How loss absorption may impact an investor

The inclusion of “loss absorption” features in Hybrids means that Hybrid investors may suffer losses on their investment before investors in more secure investments such as savings accounts, term deposits and senior debt.

If a Bank sustains significant losses or is in severe financial difficulty, Hybrids may be required to be Converted or Written-Off. This feature of Hybrids is often referred to as “Loss Absorption”, since it results in some of the Bank’s losses being “absorbed” by the Hybrid investor, reducing the impact on investors in more secure investments and the need for taxpayer support. A Hybrid will need to be Written-Off if Conversion does not occur for any reason within 5 days after the Loss Absorption Event.

Hybrid investors could lose some or all of their money invested if the Loss Absorption features are triggered, and if a Hybrid is Written-Off, Hybrid investors are likely to be worse off than holders of Ordinary Shares.

More information about ranking and subordination

Tier 1 Hybrids rank behind all investments other than Ordinary Shares. Tier 2 Notes rank behind all investments other than Ordinary Shares and Tier 1 Hybrids. This means that in a winding up of the Bank, there is a risk that Hybrid investors will lose some or all of their investment.

If a Hybrid is Converted, investors will hold Ordinary Shares, which are the lowest ranking investments in the Bank. Depending on the circumstances of the Conversion, Hybrid investors may receive Ordinary Shares that are worth significantly less than the Face Value, and may lose all or a significant amount of the money invested as a consequence.
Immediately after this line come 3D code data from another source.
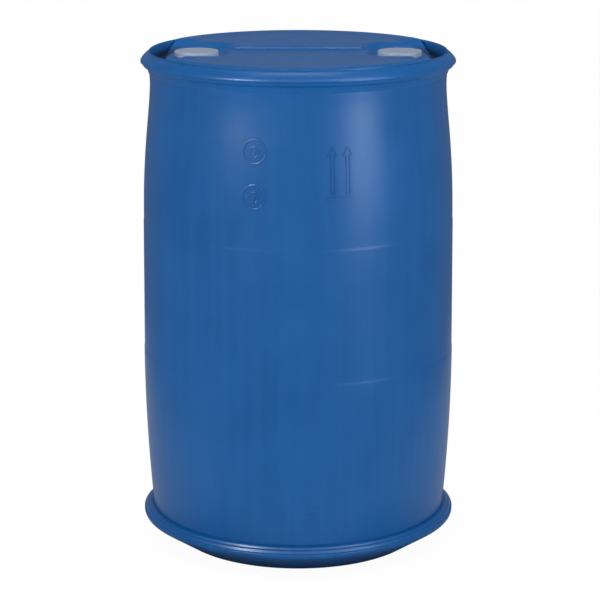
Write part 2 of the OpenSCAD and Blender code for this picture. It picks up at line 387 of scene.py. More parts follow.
def set_stops(ramp, stops):
    """Places a colour ramp's stops; each is (position, grey level)."""
    while len(ramp.elements) > 1:
        ramp.elements.remove(ramp.elements[-1])
    for i, (position, level) in enumerate(stops):
        element = ramp.elements[0] if i == 0 else ramp.elements.new(position)
        element.position = position
        element.color = (level, level, level, 1)


def shape_tree(name, inputs):
    """A Geometry Nodes tree with a Geometry input, the named inputs and a Geometry output."""
    tree = bpy.data.node_groups.new(name, "GeometryNodeTree")
    tree.interface.new_socket(name="Geometry", in_out="INPUT", socket_type="NodeSocketGeometry")
    for socket_name, kind in inputs.items():
        tree.interface.new_socket(
            name=socket_name, in_out="INPUT", socket_type="NodeSocket" + kind
        )
    tree.interface.new_socket(name="Material", in_out="INPUT", socket_type="NodeSocketMaterial")
    tree.interface.new_socket(name="Geometry", in_out="OUTPUT", socket_type="NodeSocketGeometry")
    graph = Graph(tree)
    group = graph.add("NodeGroupInput")
    return graph, group


def close_tree(graph, group, geometry):
    """Ends a tree in real geometry that carries its material."""
    real = graph.add("GeometryNodeRealizeInstances", inputs=[geometry])
    dressed = graph.add(
        "GeometryNodeSetMaterial", inputs={"Geometry": real, "Material": group.other("Material")}
    )
    graph.add("NodeGroupOutput", inputs=[dressed])
    return graph.tree


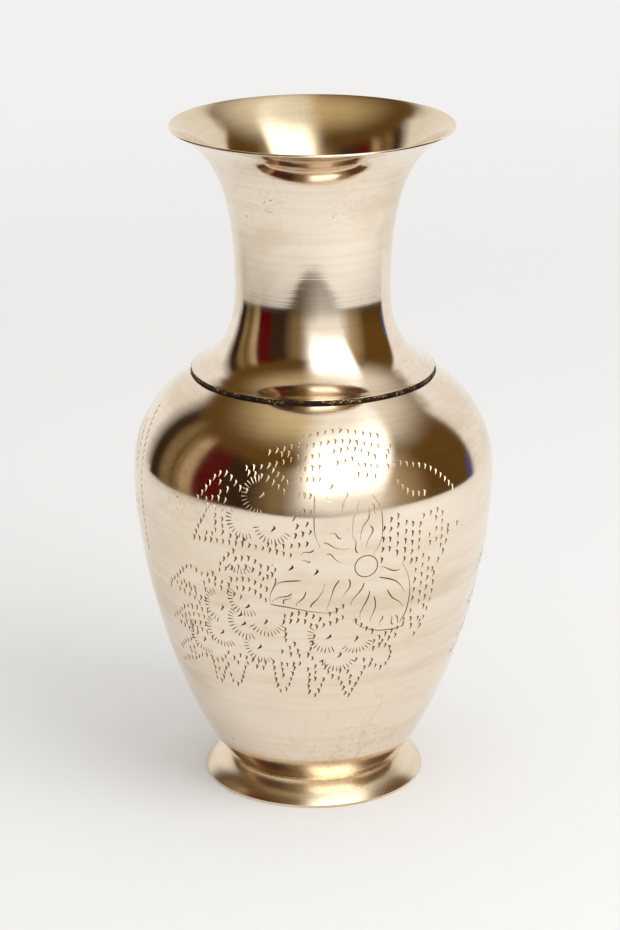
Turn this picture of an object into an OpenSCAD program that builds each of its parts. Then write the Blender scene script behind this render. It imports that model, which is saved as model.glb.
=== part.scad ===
// Footed brass flower vase: a spun trumpet neck lapped over a turned shoulder,
// a shoulder and bowl brazed at the belly, and a cast foot ring under the bowl.
// Millimetres, +Z up, origin at the centre of the resting face.

/* [Overall] */
// Height from the resting face to the top of the lip
total_h = 250; // [200:1:320]
// Height of the neck above the shoulder's seat
neck_h = 92; // [70:1:130]
// Radius of the body at its widest
belly_r = 66.6; // [54:0.1:85]
// Drop from the shoulder's seat to the widest part of the body
belly_drop = 35.5; // [28:0.5:45]

/* [Neck] */
// Outer radius of the flared lip
mouth_r = 51.6; // [42:0.1:65]
// Outer radius of the neck at its narrowest
waist_r = 28.4; // [23:0.1:33]
// Height of the narrowest place above the shoulder's seat
waist_up = 31; // [25:0.5:38]
// Outer radius of the skirt that covers the shoulder's rim
skirt_r = 44.8; // [41:0.1:50]
// Thickness of the spun neck
neck_wall = 1; // [0.7:0.1:1.6]
// Height of the turned land round the skirt's edge
land_h = 1.5; // [1:0.1:2.5]
// Width of the skirt's edge where it rests on the solder
land_w = 1.4; // [1.2:0.1:2]
// Slope of the lip at the mouth, in degrees above level
lip_slope = 25; // [15:1:40]
// Slope of the skirt at its edge, in degrees above level
skirt_slope = 21.5; // [15:0.5:30]

/* [Body] */
// Thickness of the shoulder and the bowl
body_wall = 1.2; // [1:0.1:2]
// Radius of the bowl where it meets the foot
arris_r = 32.6; // [28:0.1:36]
// Slope of the bowl where it leaves the foot, in degrees above level
bowl_slope = 51.5; // [45:0.5:60]
// Slope of the shoulder where it meets the neck, in degrees below level
shoulder_slope = 32; // [25:0.5:40]
// How far the shoulder's seat reaches out past the neck's skirt
seat_margin = 0.2; // [0.1:0.1:0.6]
// Height of the shoulder's collar inside the neck, above the seat
collar_h = 7; // [5:0.5:10]
// Depth of the spigot that the shoulder pushes into the bowl
lap_h = 5; // [3:0.5:8]

/* [Foot] */
// Height of the joint between the foot and the bowl
foot_h = 7.8; // [6:0.1:12]
// Outer radius of the foot
foot_r = 41.3; // [38:0.1:50]
// How far the foot's upper face swells out from a straight cone
foot_swell = 1; // [0.4:0.1:2.5]
// Thickness of the foot's flare and flange
foot_wall = 1.5; // [1.2:0.1:2.5]
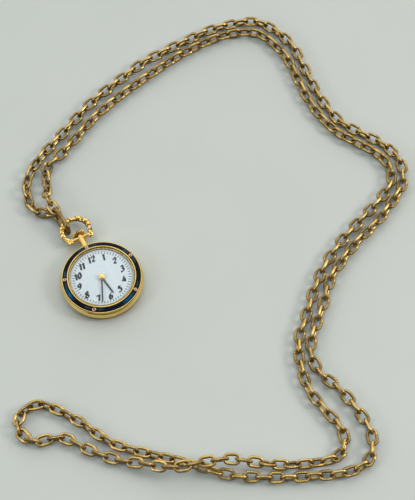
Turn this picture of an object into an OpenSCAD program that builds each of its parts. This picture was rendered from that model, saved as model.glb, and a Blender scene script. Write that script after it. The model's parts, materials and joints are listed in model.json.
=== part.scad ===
// Pendant watch with an enamelled bezel, lying on its back with its long neck chain laid out round it.
// Millimetres. The origin is the centre of the case back's flat face, +Z is up through the dial
// and +Y points to twelve o'clock, where the pendant, the bow and the chain are.

/* [Case] */
// Diameter of the gold case
case_d = 26; // [24:0.5:30]
// Height of the case middle above the table
case_h = 3.85; // [3.85:0.05:4.4]
// Thickness of the case back's floor
back_t = 0.6; // [0.45:0.05:0.6]
// Height of the case back's rim
back_h = 0.9; // [0.85:0.05:0.9]
// Width of the case wall between the movement space and the outside
case_wall = 3.25; // [3:0.05:3.25]
// Diameter of the flat that the case back stands on
back_flat_d = 19.6; // [16:0.2:20.5]

/* [Bezel] */
// Outer diameter of the enamel ring
enamel_d = 24.5; // [24.4:0.1:24.8]
// Width of the enamel ring
enamel_w = 1.5; // [1.4:0.05:1.55]
// Depth of the enamel in its channel
enamel_t = 0.4; // [0.3:0.05:0.5]
// Rise of the bezel from its outer rim to its inner lip
bezel_rise = 0.6; // [0.5:0.05:0.7]
// Width of each of the two gold steps inside the enamel
step_w = 0.3; // [0.25:0.05:0.3]
// Diameter of the dial opening
dial_opening_d = 19.6; // [19.4:0.1:19.6]
// Diameter of a ruby's gold setting
setting_d = 1.25; // [1:0.05:1.3]
// Wall of a ruby's gold setting
setting_wall = 0.16; // [0.12:0.02:0.2]

/* [Crystal] */
// Rise of the domed crystal above its edge
crystal_rise = 2.05; // [1.9:0.05:2.6]
// Thickness of the crystal
crystal_t = 0.65; // [0.5:0.05:0.65]
// Height of the crystal's edge
crystal_edge = 0.45; // [0.35:0.05:0.6]

/* [Dial and hands] */
// Thickness of the dial
dial_t = 0.3; // [0.25:0.05:0.3]
// Length of the minute hand
minute_hand_l = 8.8; // [7:0.1:8.9]
// Length of the hour hand
hour_hand_l = 6.6; // [5:0.1:7.5]
// Width of a hand near the centre
hand_w = 0.46; // [0.3:0.02:0.6]
// Thickness of a hand
hand_t = 0.1; // [0.08:0.01:0.12]
// Diameter of the domed cap on the hands
cap_d = 2.1; // [1.9:0.1:2.6]
// Length of a minute mark on the dial
mark_l = 0.6; // [0.4:0.05:0.7]
// Width of a minute mark on the dial
mark_w = 0.15; // [0.1:0.01:0.18]
// Hour shown by the hands
hour_shown = 5; // [0:1:11]
// Minute shown by the hands
minute_shown = 33.5; // [0:0.5:59.5]
// How far the hour hand stands past its true place, in degrees
hour_lead = 3; // [0:0.5:3]

/* [Pendant, crown and bow] */
// Diameter of the pendant neck
neck_d = 2.3; // [2.2:0.1:2.8]
// Distance from the dial's centre to the bow's pivot
pivot_y = 16.7; // [16.5:0.1:16.9]
// Distance from the pivot to the end of the neck
neck_end = 0.8; // [0.8:0.05:0.95]
// Length of the crossbar that the bow hangs on
bar_l = 4.3; // [4.1:0.1:4.5]
// Diameter of the crossbar
bar_d = 1.4; // [1.35:0.05:1.6]
// Diameter of the collar at the end of the neck
collar_d = 1.7; // [1.6:0.05:2]
// Diameter of the crown
crown_d = 4.2; // [3.8:0.1:4.3]
// Length of the crown
crown_l = 1.2; // [1:0.1:1.4]
// Number of flutes round the crown
flute_count = 18; // [12:1:30]
// How far the crown pulls out to set the hands
crown_pull = 0.6; // [0.4:0.05:0.6]
// Inner diameter of the bow
bow_bore = 7.4; // [7:0.1:7.8]
// Thickness of the bow's wire
bow_t = 1.4; // [1.1:0.1:1.5]
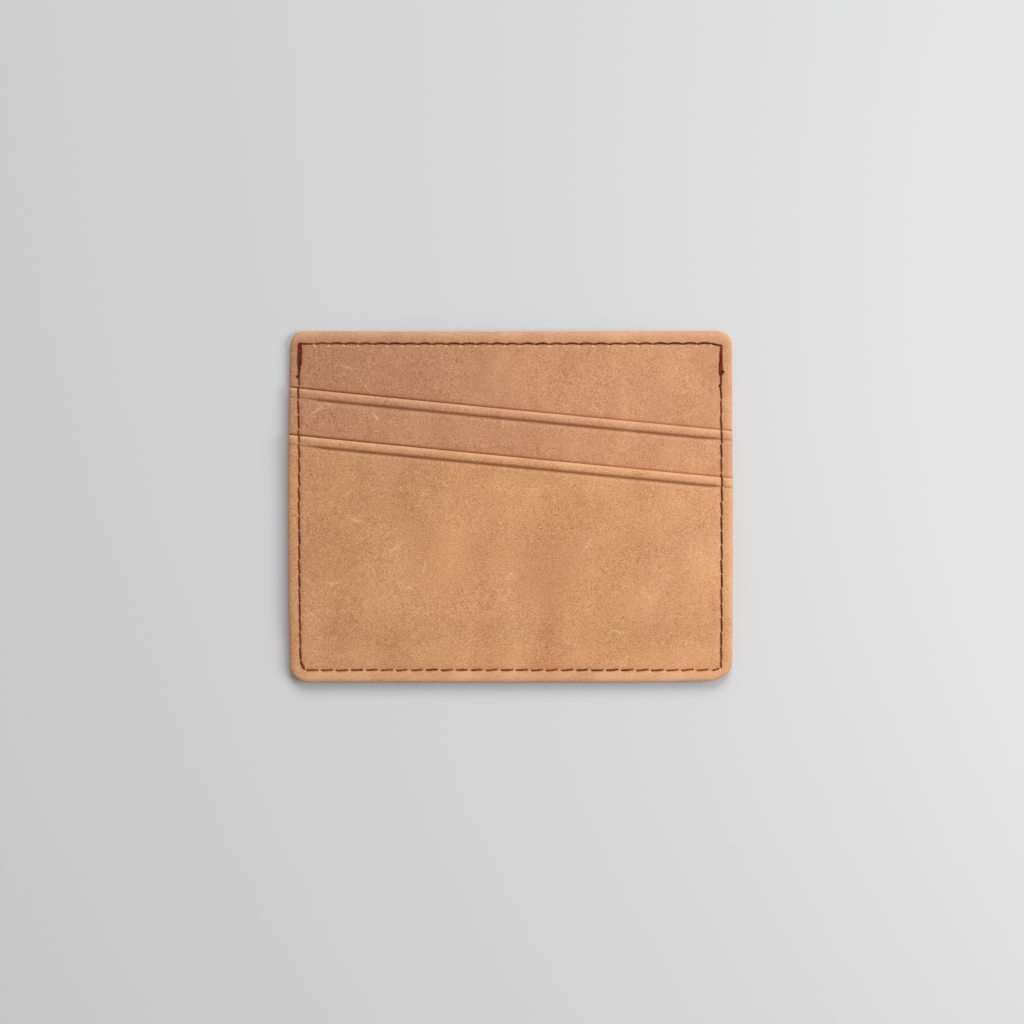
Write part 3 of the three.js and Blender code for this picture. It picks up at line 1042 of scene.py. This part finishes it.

In the event of a winding up, investors in Hybrids may receive no return at all. If Conversion does not occur within 5 days after the Loss Absorption Event, the Hybrid will need to be Written-Off. 

If Hybrids are Written-Off, investors will have no claim on the Bank (even though Ordinary Shares may still be on issue) and Hybrid investors are likely to be worse off than holders of Ordinary Shares.